El verano, dice la gente que no lee, es perfecto para leer. Y está bien, es una estación que, en efecto, invita a realizar actividades que no suelen llevarse a cabo durante el resto del año por falta de tiempo, condiciones, motivación o voluntad. Así, durante el verano, uno puede nadar en el mar hasta cansarse, robar algunos higos, subir por fin el Cervino, reencontrarse con amigos y familiares en casas de piedra, incluso reencontrarse consigo mismo, si es que se ha extraviado demasiado durante el curso escolar o laboral. Especialmente, es perfecto, si se está de vacaciones.
El verano, dice la gente que lee, es perfecto para leer. Y está bien, pues, en efecto, a la gente que nos gusta leer pensamos que cualquier momento es, en realidad, perfecto para coger un libro y disfrutar de la lectura como fuente de placer porque, por encima de todas las cosas, lo percibimos así: como una fuente de placer. Y es verdad que, en vacaciones, un/a gran lector/a suele aprovechar para releer grandes libros que le marcaron en el pasado o aprovecha para abordar algunas lagunas confesables o inconfesables o simplemente le apetece ponerse con la última novedad, que ya va camino de ser la penúltima.
El lector, del escritor alemán Bernhard Schlink, es una laguna de esas confesables que se me quedaron atrás y este verano he podido disfrutar, como en su momento disfruté, aun con reservas, de su adaptación cinematográfica (The Reader, 2008, dirigida por Stephen Daldry y protagonizada por una enorme Kate Winslet, David Kross y Ralph Fiennes, principalmente).
La traigo aquí porque me parece una novela formalmente muy bien escrita, sin excentricidades, que pone de relieve el erotismo que puede despertar la lectura y la importancia de la palabra escrita, en última instancia, en la vida del ser humano. Por no mencionar la reflexión profunda que plantea en torno a la lucha por aceptar el pasado y qué sucede cuando amas a alguien que ha hecho algo terrible (la historia se inserta en la Alemania posterior a la Segunda Guerra Mundial). Una novela que está dividida equilibradamente en tres partes:
En la primera, su protagonista, Michael Berg, un muchacho enfermizo de quince años, narra su idilio con una mujer bastante mayor que él, Hanna Schmitz, revisora de tranvía. Días fascinantes, por resumir, de “Lectura, ducha, amor y luego holgazanear un poco en la cama”, pues, en efecto, la mujer le obliga, como ritual, a leerle en voz alta fragmentos de Schiller, Goethe, Tolstói, Dickens, etc. antes de entrar en lecciones de carne.

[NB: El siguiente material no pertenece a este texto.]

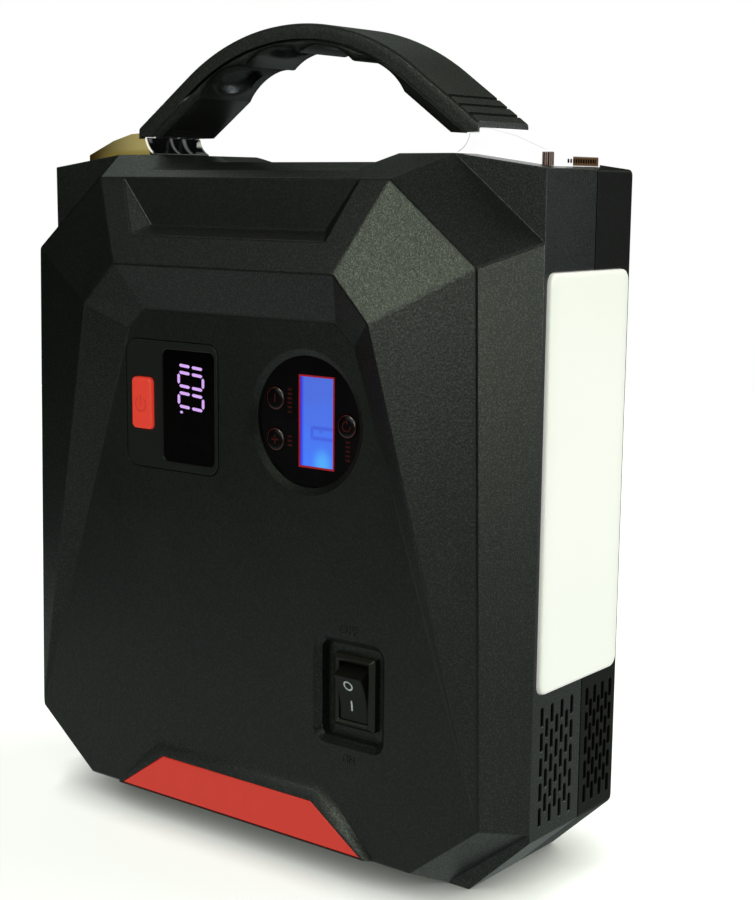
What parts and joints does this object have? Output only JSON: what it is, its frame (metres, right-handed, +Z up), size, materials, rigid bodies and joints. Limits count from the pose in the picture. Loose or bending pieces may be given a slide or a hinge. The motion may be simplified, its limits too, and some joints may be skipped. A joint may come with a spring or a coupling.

En la segunda, tras una elipsis temporal de ocho años en los que Berg no ha sabido nada de ella, y ya como estudiante de Derecho, la descubre como acusada de crímenes contra la Humanidad en un juicio contra los nazis. Esta parte está dedicada en exclusiva al desarrollo del juicio.
Y en la tercera, tras otro salto temporal, se produce el desenlace. Una parte en la que cobra peso un peculiar intercambio epistolar en el que la lectura vuelve a cobrar un protagonismo bello y melancólico, sin duda poético.
Un libro, como cualquier amante, ocupa siempre un lugar en nuestro corazón. Un lugar que también –no nos engañemos- ocupa dependiendo del amante que le ha precedido. Y es por eso que, por contraste o comparación, acaba por posicionarse más arriba o más abajo en la lista vertical de la emoción. En este caso, la novela que leí inmediatamente antes que esta fue Casa de verano con piscina, de Herman Koch, y me pareció –tras un inicio prometedor del narrador que es médico de cabecera- una soberana sombra fallida, herida de clichés, convenciones de género baratas y demás ciruelas que atacan el vientre. Eso es, quizás, algo que ha podido ayudar a que disfrutara más con este relato, ciertamente más acertado en la exploración de la seducción y el peso de la culpa. Una novela en cuya primera página el lector ya se encuentra con un muchacho, un balcón, el cielo, un mirlo y un vómito napoleónico. Créanme. No la dejen escapar.